Delta posts first quarter loss but expects to break even by June

16 Apr 2021

London (Quantum Commodity Intelligence) - Delta Air Lines posted a net first quarter loss of $1.18 billion Thursday, but expects to break even in June as travel demand rebounds from the Covid-19 slump.

The airline's foray into the refinery sector has weighed on the bottom line, with the 185,000 b/d Trainer plant in Pennsylvania reporting a $125 million operating loss for the first quarter, its worst since Delta acquired the idled refinery from ConocoPhillips and began operating it in late 2012.

Trainer added 23 cts/gal to Delta's adjusted average fuel price in the last three months of 2020, when the refinery reported a loss of $102 million.

The refinery is expected to post another loss in the second quarter.

But Delta is upbeat about the rest of the year after passenger bookings doubled in March from January.

The US aviation market is recovering faster than Europe.

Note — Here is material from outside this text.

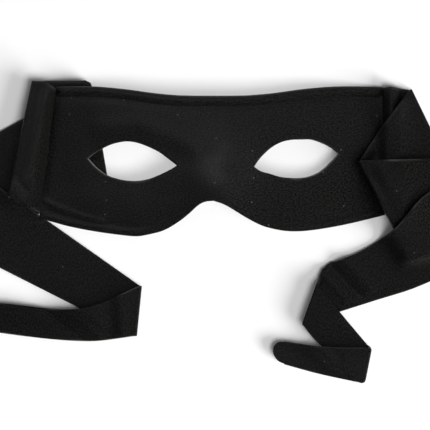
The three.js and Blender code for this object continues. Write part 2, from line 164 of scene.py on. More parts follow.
RIGHT_TIE = (
    dict(line="roll foot", run=0.0060, heading=3.4, across=-88.8, width=1.01, lift=0.35),
    dict(line="roll", run=0.0060, heading=3.4, across=-88.6, width=1.01, lift=0.5),
    dict(line="foot", run=0.0198, heading=6.1, across=-84.7, width=0.95),
    dict(line="outer fold", run=0.0438, heading=18.7, across=-64.1, width=0.86, fold=True, laid=1),
    dict(line="temple", run=0.0616, heading=-128.0, across=-63.0, width=0.86),
    dict(line="inner fold", run=0.0638, heading=-126.5, across=-62.2, width=0.83, fold=True, laid=2,
         lift_b=0.35, air=0.2, drape=20),
    dict(line="wide", run=0.0863, heading=6.5, across=-73.4, width=0.67),
    # This panel's edges show all of the pale fibres, here also a painted highlight along its top edge.
    dict(line="far fold", run=0.1106, heading=7.7, across=-72.0, width=0.54, fold=True, laid=3, fray_and_edge_highlight=1.0),
    dict(line="shoulder", run=0.1251, heading=-153.3, across=-66.0, width=0.57),
    dict(line="slope", run=0.0651, heading=-144.0, across=-69.7, width=0.40, lift=0.1),
    dict(line="valley", run=0.0585, heading=-154.4, across=-75.3, width=0.29, lift=0.2),
    dict(line="low fold", run=0.0838, heading=-162.7, across=-109.9, width=0.39, fold=True, laid=4,
         lift=0.2, round_a=4.5, tuck_a=0.33, round_b=1.1, air=0.25, drape=60),
    dict(line="band", run=0.0462, heading=-63.8, across=-125.4, width=0.16, lift=0.35),
    dict(line="last fold", run=0.0864, heading=-44.3, across=-101.3, width=0.14, fold=True, laid=5,
         lift=0.3, round_a=1.3, round_b=1.6),
    dict(line="strap", run=0.0679, heading=173.2, across=-98.3, width=0.06, lift=0.4),
    dict(line="tip", run=0.0693, heading=168.6, across=-90.0, width=0.00, lift=0.45, laid=6),
)

# Painted sheen and painted shade in the cloth's gloss: above 0 a painted highlight, partly where the nap is
# pressed smooth, and below 0 painted shade in a hollow. By the piece: how much, how far it reaches to each
# side and the path that it follows, seen from above as for the creases.
NAP_AND_PAINTED_SHEEN = {
    "front": (
        dict(press_and_painted_sheen=1.0, reach=12.0, path=((NOSE_ASIDE, -7.0), (NOSE_ASIDE + 6.0, -1.0))),
        dict(press_and_painted_sheen=0.6, reach=8.0, path=((7.0, -9.0), (12.0, -5.0))),
        dict(press_and_painted_sheen=-0.3, reach=10.0, path=((30.0, -22.0), (60.0, -14.0))),
        dict(press_and_painted_sheen=-0.9, reach=2.8, path=((67.0, 3.0), (64.0, -1.5), (68.2, -11.0), (73.0, -23.0))),
        dict(press_and_painted_sheen=-1.0, reach=2.4, path=((-69.8, 28.8), (-72.6, 3.3), (-75.3, -13.3))),
    ),
    "left_tie": (
        dict(press_and_painted_sheen=0.9, reach=4.2, path=((-75.9, 28.8), (-79.2, 6.7), (-82.0, -10.0))),
        dict(press_and_painted_sheen=-0.6, reach=9.0, path=((-110.0, -68.0), (-66.0, -72.0))),
    ),
    "right_tie": (
        dict(press_and_painted_sheen=-0.4, reach=12.0, path=((76.0, 4.0), (96.0, -4.0))),
        dict(press_and_painted_sheen=0.5, reach=7.0, path=((28.0, -86.0), (66.0, -95.0))),
    ),
}

# Soft ridges and valleys that run across the cloth, by the side and the line that the panel ends at: their
# height and width, and the path that they follow seen from above, from the middle of the front's eye line.
CREASES = {
    "front": (
        dict(height=0.65, width=4.2, path=((-50.4, 14.6), (-33.5, 15.1), (-19.3, 10.7), (-6.9, 3.1))),
        dict(height=0.5, width=3.6, path=((6.9, 3.1), (18.9, 10.7), (38.4, 14.6), (53.9, 14.2))),
        dict(height=0.7, width=1.2, path=((-76.1, -17.8), (-68.1, -21.3), (-58.4, -24.9), (-48.6, -27.5))),
    ),
    "left outer fold": (
        dict(height=1.3, width=3.2, path=((-73.5, 30.0), (-77.8, 10.0), (-82.5, -9.0))),
        dict(height=-0.35, width=0.9, path=((-89.4, -4.9), (-84.1, -11.5), (-80.1, -16.9), (-77.9, -20.4))),
        dict(height=0.5, width=3.2, path=((-89.4, -12.0), (-85.0, -16.0), (-80.1, -20.0))),
    ),
    "left hidden fold": (
        dict(height=0.5, width=0.9, path=((-78.8, 33.4), (-68.1, 34.4), (-57.5, 34.2))),
    ),
    "left tip": (
        dict(height=-1.2, width=2.8, path=((-47.2, -60.0), (-46.4, -67.5), (-45.0, -78.6))),
        dict(height=0.9, width=2.4, path=((-41.0, -57.7), (-40.6, -66.6), (-40.1, -76.8))),
        dict(height=-0.8, width=1.7, path=((-76.1, -64.8), (-71.7, -69.2), (-64.6, -74.6), (-58.4, -79.4))),
        dict(height=0.8, width=1.7, path=((-70.8, -63.5), (-64.6, -67.5), (-57.5, -72.3), (-50.8, -78.1))),
    ),
    "right outer fold": (
        dict(height=-1.0, width=1.2, path=((82.8, 30.2), (83.2, 25.7))),
    ),
    "right inner fold": (
        dict(height=0.6, width=1.9, path=((85.4, 25.7), (79.7, 18.2), (71.7, 7.5), (66.8, 0.9))),
        dict(height=-0.7, width=1.8, path=((70.3, 1.8), (82.8, 2.7), (96.1, 4.0))),
    ),
    "right far fold": (
        dict(height=-0.8, width=2.8, path=((70.3, -8.0), (75.2, -16.4), (79.2, -24.9))),
        dict(height=0.6, width=3.0, path=((73.9, -3.6), (81.0, -13.3), (86.3, -20.4))),
    ),
    "right low fold": (
        dict(height=-1.3, width=2.0, path=((50.5, -45.2), (55.8, -51.0), (63.8, -59.5))),
        dict(height=1.0, width=2.4, path=((57.1, -43.4), (62.5, -49.1), (69.1, -56.2))),
        dict(height=0.7, width=2.0, path=((47.2, -48.5), (52.0, -54.0), (58.8, -61.6))),
    ),
    "right last fold": (
        dict(height=0.5, width=2.0, path=((39.3, -70.1), (46.4, -62.1), (49.9, -54.1))),
    ),
    "right tip": (
        dict(height=-0.7, width=2.2, path=((51.7, -82.5), (55.3, -87.0), (56.1, -95.0))),
    ),
}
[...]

Domestic flights in the US were down 29% year-on-year while international traffic was down 42% on April 13, according to data from Eurocontrol.

In Europe, domestic flights were down 67% year-on-year, while international flights were still 67% below.

The aviation market is expected to be the slowest sector to recover from the pandemic, and poor jet fuel demand will drag on the oil complex.

Compared to jet fuel demand of 7.9 million b/d in 2019, aviation fuel consumption will continue to lag by more than 2 million b/d during the first and second quarter this year and will likely remain between 5.4 million b/d and 5.7 million b/d, Energy Aspects forecast earlier this year.